One critical but often poorly understood part of managing external communications is the concept of perimeter risk: or the risk that a firm's unregulated activity strays into the regulated sphere, resulting in regulatory obligations being missed. Perimeter risk requires constant vigilance to manage, especially in communications, where there are potentially severe consequences for inadvertently providing a financial promotion or investment recommendation.
We discuss the nature of this risk and provide resources to aid firms in their understanding and risk management.
[Ten minute read]
Perimeter risk exists when a firm's unregulated activity unintentionally strays into the regulated sphere, and the obligations attached to that activity are missed, resulting in potentially severe regulatory breaches.
The risk heightens when firms do not control changes to their activities nor fully understand the extent of their activity universe. It may be created when a firm undertakes regulated activity for the first time, or when a regulated firm expands its business activity into a new market, geography, client segment or product. The less a firm has central oversight of its activities, the more likely it is that a pocket of activity may unintentionally evolve and breach the regulatory perimeter without the appropriate restrictions or controls in place.
Perimeter risk can also result from changes in regulatory expectation or law that redefine what is, and is not, a feature of regulated activity. For example, in 2016 an exemption from the then Market Abuse Directive was removed which meant short term market commentary, for the first time, was to be treated as an investment recommendation, and in 2023 the FCA changed the rules on financial promotions to cover crypto assets.

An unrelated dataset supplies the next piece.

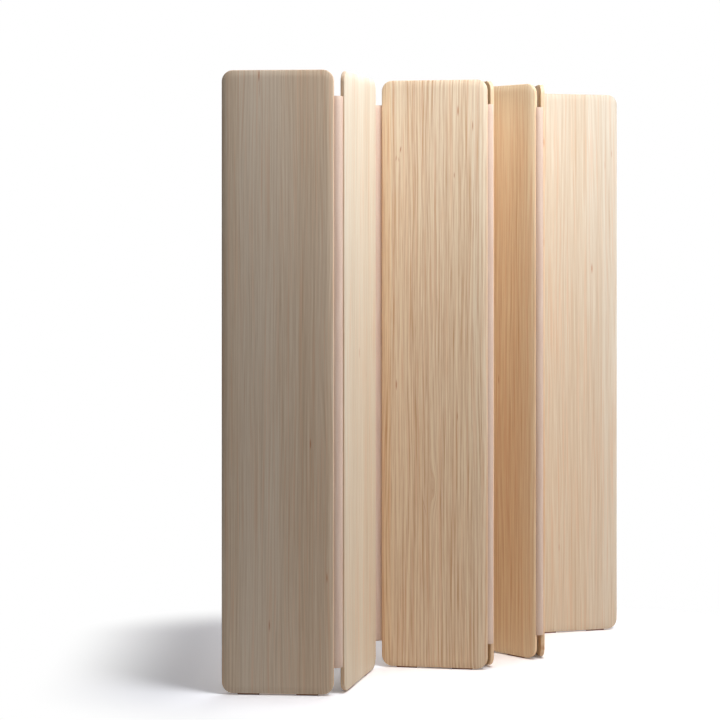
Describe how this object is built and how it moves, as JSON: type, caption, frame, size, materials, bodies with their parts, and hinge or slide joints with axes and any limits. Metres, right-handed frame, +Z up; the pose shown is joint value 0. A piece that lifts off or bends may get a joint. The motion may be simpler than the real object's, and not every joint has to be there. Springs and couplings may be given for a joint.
{
  "type": "folding floor screen",
  "caption": "Free-standing room divider of tall flat wooden panels with rounded corners, joined edge to edge by leather strip hinges and standing on thin felt pads.",
  "frame": {"origin": "on the floor, in the middle of the box round the standing screen's footprint", "axes": "+Z up, +X to the right along the screen seen from its front, +Y away from the front"},
  "size_m": [1.1962, 0.8234, 1.7035],
  "materials": {
    "pine": "oiled satin, fine vertical grain",
    "leather": "natural vegetable-tanned, matt",
    "felt": "pressed wool felt"
  },
  "bodies": {
    "panel_1": {"panel_1": "pine", "foot_pad_1_a": "felt", "foot_pad_1_b": "felt"},
    "hinge_1": {"hinge_strip_1": "leather"},
    "panel_2": {"panel_2": "pine", "foot_pad_2_a": "felt", "foot_pad_2_b": "felt"},
    "hinge_2": {"hinge_strip_2": "leather"},
    "panel_3": {"panel_3": "pine", "foot_pad_3_a": "felt", "foot_pad_3_b": "felt"},
    "hinge_3": {"hinge_strip_3": "leather"},
    "panel_4": {"panel_4": "pine", "foot_pad_4_a": "felt", "foot_pad_4_b": "felt"},
    "hinge_4": {"hinge_strip_4": "leather"},
    "panel_5": {"panel_5": "pine", "foot_pad_5_a": "felt", "foot_pad_5_b": "felt"},
    "hinge_5": {"hinge_strip_5": "leather"},
    "panel_6": {"panel_6": "pine", "foot_pad_6_a": "felt", "foot_pad_6_b": "felt"},
    "hinge_6": {"hinge_strip_6": "leather"},
    "panel_7": {"panel_7": "pine", "foot_pad_7_a": "felt", "foot_pad_7_b": "felt"}
  },
  "joints": [
    {"name": "hinge_1_inner_bend", "type": "hinge", "parent": "panel_2", "child": "hinge_1", "pos_m": [-0.27001, -0.39285, 0.85], "axis": [0, 0, -1], "range_deg": [-128.35, 51.65], "deforming": ["hinge_strip_1"]},
    {"name": "hinge_1_outer_bend", "type": "hinge", "parent": "hinge_1", "child": "panel_1", "pos_m": [-0.28642, -0.40428, 0.85], "axis": [0, 0, -1], "range_deg": [-128.35, 51.65]},
    {"name": "hinge_2_inner_bend", "type": "hinge", "parent": "panel_3", "child": "hinge_2", "pos_m": [-0.16156, -0.07857, 0.85], "axis": [0, 0, 1], "range_deg": [-80.5, 49.5], "deforming": ["hinge_strip_2"]},
    {"name": "hinge_2_outer_bend", "type": "hinge", "parent": "hinge_2", "child": "panel_2", "pos_m": [-0.17838, -0.08938, 0.85], "axis": [0, 0, 1], "range_deg": [-80.5, 49.5]},
    {"name": "hinge_3_inner_bend", "type": "hinge", "parent": "panel_4", "child": "hinge_3", "pos_m": [0.16487, -0.10587, 0.85], "axis": [0, 0, -1], "range_deg": [-97.15, 30.35], "deforming": ["hinge_strip_3"]},
    {"name": "hinge_3_outer_bend", "type": "hinge", "parent": "hinge_3", "child": "panel_3", "pos_m": [0.15251, -0.12159, 0.85], "axis": [0, 0, -1], "range_deg": [-97.15, 30.35]},
    {"name": "hinge_4_inner_bend", "type": "hinge", "parent": "panel_4", "child": "hinge_4", "pos_m": [0.04868, 0.18907, 0.85], "axis": [0, 0, -1], "range_deg": [-96.4, 13.6], "deforming": ["hinge_strip_4"]},
    {"name": "hinge_4_outer_bend", "type": "hinge", "parent": "hinge_4", "child": "panel_5", "pos_m": [0.06505, 0.20058, 0.85], "axis": [0, 0, -1], "range_deg": [-96.4, 13.6]},
    {"name": "hinge_5_inner_bend", "type": "hinge", "parent": "panel_5", "child": "hinge_5", "pos_m": [0.3032, -0.00864, 0.85], "axis": [0, 0, 1], "range_deg": [-101.6, 20.9], "deforming": ["hinge_strip_5"]},
    {"name": "hinge_5_outer_bend", "type": "hinge", "parent": "hinge_5", "child": "panel_6", "pos_m": [0.32089, 0.00068, 0.85], "axis": [0, 0, 1], "range_deg": [-101.6, 20.9]},
    {"name": "hinge_6_inner_bend", "type": "hinge", "parent": "panel_6", "child": "hinge_6", "pos_m": [0.28281, 0.31539, 0.85], "axis": [0, 0, -1], "range_deg": [-89.05, 48.45], "deforming": ["hinge_strip_6"]},
    {"name": "hinge_6_outer_bend", "type": "hinge", "parent": "hinge_6", "child": "panel_7", "pos_m": [0.29418, 0.33184, 0.85], "axis": [0, 0, -1], "range_deg": [-89.05, 48.45]}
  ],
  "couplings": [
    {"joint": "hinge_1_outer_bend", "follows": "hinge_1_inner_bend", "ratio": 1},
    {"joint": "hinge_2_outer_bend", "follows": "hinge_2_inner_bend", "ratio": 1},
    {"joint": "hinge_3_outer_bend", "follows": "hinge_3_inner_bend", "ratio": 1},
    {"joint": "hinge_4_outer_bend", "follows": "hinge_4_inner_bend", "ratio": 1},
    {"joint": "hinge_5_outer_bend", "follows": "hinge_5_inner_bend", "ratio": 1},
    {"joint": "hinge_6_outer_bend", "follows": "hinge_6_inner_bend", "ratio": 1}
  ]
}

Perimeter risk is dependent on:
If a firm lacks the systems and controls to manage these elements, it is inevitable that, over time, new or changing activity will risk breaching the regulatory perimeter, resulting in potentially severe consequences by way of public sanction, fine or loss of licence.
Critical controls include:
Even for firms that have a simple and mature product offering, perimeter risk can creep in with external communications. Modern technology makes communicating with clients, the public, shareholders and suppliers easy, and expressing an opinion to a client or the general public can unintentionally become marketing or an investment recommendation, triggering a gamut of obligations and creating significant risk for any firm. We explain this in detail below.
Communications regulations are built on principles of being 'clear, fair and not misleading' and 'caveat emptor', or 'buyer beware’, focusing on rules that control content, and rules that control disclosure about content. They apply when the content, in effect, attempts to, or is capable of, persuading the reader to pursue a financial action.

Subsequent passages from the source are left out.